I live in the capitol city of the State of Texas, Austin. I went for a walk on my lunch break the other day. I walked up Congress Street to the Capitol Building. Texas’s Capitol Building is the largest of all state capitols and is second only in size to the National Capitol. Even though it’s slightly smaller in square footage, it is 15 feet taller than the Washington Capitol. So on International Women’s Day, I walked up Congress to our behemoth state capitol to bask in the female reproductive rights demonstration. As I stood watching from the other side of 11th Street, cars would drive by and honk. And the protestors would cheer. And I would cheer. I felt overwhelmed with emotion, and at the time I thought it was a First Amendment right-to-protest pride washing over me. But then today I read of the Democrat-proposed laws limiting men’s access to Viagra, and as I pondered that, I realized the emotions I’m feeling go much deeper.
In case you hadn’t heard, a Democratic Senator, Nina Turner, introduced a bill that would limit men’s access to Viagra (and other erectile dysfunction drugs) to make a statement about the dozens of anti-abortion bills that have passed around the country over the past year. Turner’s bill requires men asking for a Viagra prescription to be tested for heart problems and receive counseling about the possible side effects from Viagra (such as a six-hour hard-on). The bill also requires providing men with information about “pursuing celibacy as a viable lifestyle choice.”
And then there’s Senator Janet Howell’s proposed amendment to her state’s ultrasound bill. The bill would have required women to first undergo a vaginal ultrasound before they can have an abortion. Luckily for the women of Virginia, that bill failed. (A similar bill passed in Texas, however, and the Fifth Circuit recently found it enforceable.) The proposed Virginia amendment, which also failed, would have required all men wanting a bottle of the little blue pill first to undergo a rectal exam. (Stock in latex gloves went up twenty points that day.) While the forced vaginal ultrasound didn’t pass, Virginia women seeking abortions still have to undergo an external ultrasound.
Another proposed amendment (to a bill requiring pre-abortion ultrasounds) I quite enjoyed reading about, sponsored by an Illinois state representative, would require men who want their Viagra to watch a film about the drug’s potential side effects. The film lasts an excruciating six hours. (Okay, I made that part up.)
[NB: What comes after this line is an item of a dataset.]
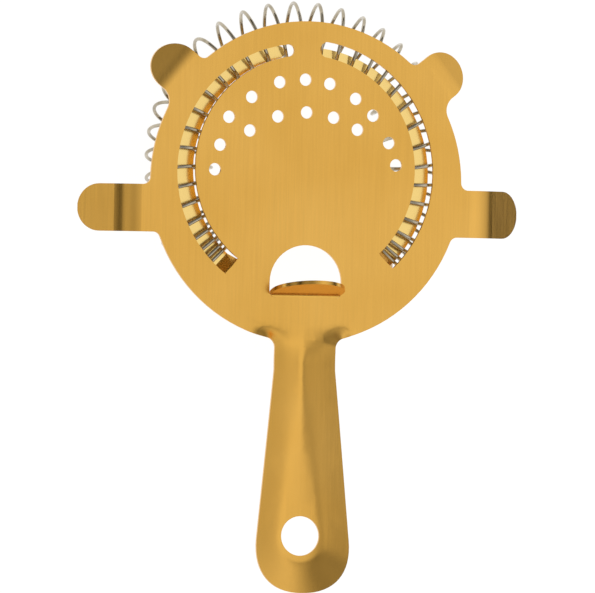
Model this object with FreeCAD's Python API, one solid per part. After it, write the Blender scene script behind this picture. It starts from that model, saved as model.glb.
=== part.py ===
"""Hawthorne strainer: one stamped sheet of steel and the coil spring that is threaded on it.

Millimetres. The origin is the centre of the round plate, on its underside, which is the face
that rests on the rim of a shaker or mixing glass. +Y is the front, away from the handle, and
+Z is up, out of the glass.

The stamping is one piece of sheet: a round plate with two ears in front, two side prongs
bent down over the rim, drain holes, a finger tab bent up out of the pour opening, a handle
pressed into a shallow trough, and two curved tongues that are set down below the plate. The
spring is one wire. It is threaded on the tongues from their free tips at the front, and it is
written as three runs, because its front and its sides are squeezed inwards in different
directions when the strainer is pushed into a glass.
"""
import FreeCAD
import Part
import math
import os

# ---- sheet and plate -------------------------------------------------------------------
SHEET = 1.0                 # thickness of the steel
PLATE_R = 42.75             # round plate
PRISM_LOW, PRISM_HIGH = -20.0, 20.0      # heights between which outlines are cut
FAR = 200.0                 # further than any part of the sheet

# ---- ears, in front ---------------------------------------------------------------------
EAR_ANGLES = (50.8, -51.8)  # from the front, degrees, positive to the left
EAR_REACH = 53.3            # from the plate's centre to the tip
EAR_HALF_WIDTH = 6.4
EAR_BEND_START = 45.0       # the ear bends down from here
EAR_BEND_R = 12.0           # radius of the upper face
EAR_BEND = 22.0             # degrees; past the bend the ear is straight
EAR_STRAIGHT = 10.0         # more than the ear's outline uses
EAR_FRONT_FILLET = 2.0
EAR_REAR_FILLET = 4.3

# ---- side prongs ------------------------------------------------------------------------
PRONG_Y = -7.7
PRONG_HALF_WIDTH = 6.3
PRONG_BEND_START = 45.2
PRONG_BEND_R = 12.0         # radius of the upper face
PRONG_BEND = 35.5           # degrees; past the bend the prong is straight
PRONG_STRAIGHT = 10.4
PRONG_TIP_INSET = 0.99      # the round end starts this share of its radius short of the tip
PRONG_FILLET = 2.0

# ---- handle -----------------------------------------------------------------------------
NECK_HALF_WIDTH = 8.35
NECK_END_Y = -50.0          # the handle widens from here
TAPER_END_Y = -95.0
GRIP_HALF_WIDTH = 12.65
HANDLE_END_Y = -109.25
END_SIDE_POLE = 8.2         # the rounded end: how far its sides carry on along the taper
END_FLAT_POLE = 9.5         # and how far its front edge stays square to the handle
NECK_FILLET = 2.8
HANG_HOLE_R = 5.25
HANG_HOLE_Y = -94.1
TROUGH_START_Y = -36.0      # the sheet is flat up to here
TROUGH_REACH_X = 16.0       # and outside this, beside the neck
TROUGH_REACH_Y = -113.0
FLANK_START_Y = -38.0
FLANK_BLEND = 3.0
DIP_START_Y = -42.0
DIP_LENGTH = 6.0
NECK_FLOOR = -1.7           # the trough's floor against the plate, just past the neck
HOLE_FLOOR = -0.35          # and at the hang hole
FLOOR_BLEND_X = 2.0         # the floor's middle stays flat
RIM_FLAT_X = 14.0           # beside the neck, the plate's rim is flat from here outwards
RIM_BLEND = 5.0
RIM_END_Y = -43.5
FLANK_SLOPE = 0.42
NECK_SOFTNESS, HOLE_SOFTNESS = 2.6, 0.8  # how gently the floor curves into the flanks
NECK_CREASE_X = 1.6         # half width of the floor where the flanks are deepest
NECK_CREASE_Y = -49.0
CORNER_CREASE_X = 9.6       # the creases start at the neck's corners
CORNER_CREASE_Y = -39.5
HOLE_CREASE_X = 6.2
CREASE_SPREAD = 1.3         # power that spreads the creases towards the hang hole
TROUGH_COLUMNS, TROUGH_ROWS = 33, 66     # of the net that the trough is drawn over

# ---- drain holes ------------------------------------------------------------------------
DRAIN_R = 1.65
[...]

Another bill, and I think this one is my favorite, would permit vasectomies only if the man’s life depends upon the procedure. The Missouri bill stated: “In determining whether a vasectomy is necessary, no regard shall be made to the desire of a man to father children, his economic situation, his age, the number of children he is currently responsible for, or any danger to his wife or partner in the event a child is conceived.”
It was funny for about thirty seconds. I then pondered the quoted language: no regard shall be made to the desire to have children, economic situation, or danger to the health of the woman if a child is conceived.
When I was seventeen, I got pregnant having unprotected sex with my then boyfriend. I didn’t want to be pregnant. I had envisioned a future that didn’t include a baby; at least not then, if ever. I had plans for college. And I certainly wasn’t going to marry my boyfriend. So I went to Planned Parenthood, got the abortion, and that was that. I didn’t have to tell my parents. I didn’t have to be tortured with an ultrasound. I just showed up, listened to the medical risks, and went ahead with the procedure.
I remember my boyfriend dropping me off. I remember lying on the table with my feet in the stirrups. I remember the butterfly mobile on the ceiling. I remember my boyfriend picking me up afterward and taking me out for pizza. I remember playing Pac-Man at the pizza parlor. I remember feeling sick and wanting to go home. I remember the school calling my parents because I didn’t show up that day, and I remember getting into an argument with the principal for calling my parents and sticking his nose into my business. I remember handing the principal my doctor’s note, turning, and walking out of his office. It was none of their fucking business what I did that day, so long as I had a doctor’s note.
While I may have been just seventeen, I knew what was best for me. For my life. Would I have gone to law school had I had the baby? No. Would I have even finished undergraduate school? No. Would I have had a baby with a man who turned out to be a raging alcoholic? Yes. And I would have been a single mother, with no future. I knew what was best for me, I weighed my options, and I made my decision. Was it an easy decision? Yes. I know most people would like to hear it was a difficult decision, but it wasn’t. Do I wish I didn’t have to make it? Yes. (I got on the pill and was never faced with that decision again.) Would having to view an ultrasound before I could have the abortion have stopped me? No. It would have made me feel even more heartbroken and bereaved, but I wouldn’t have changed my mind. That was my choice. And if I had known then what I know now, I still would have made that choice.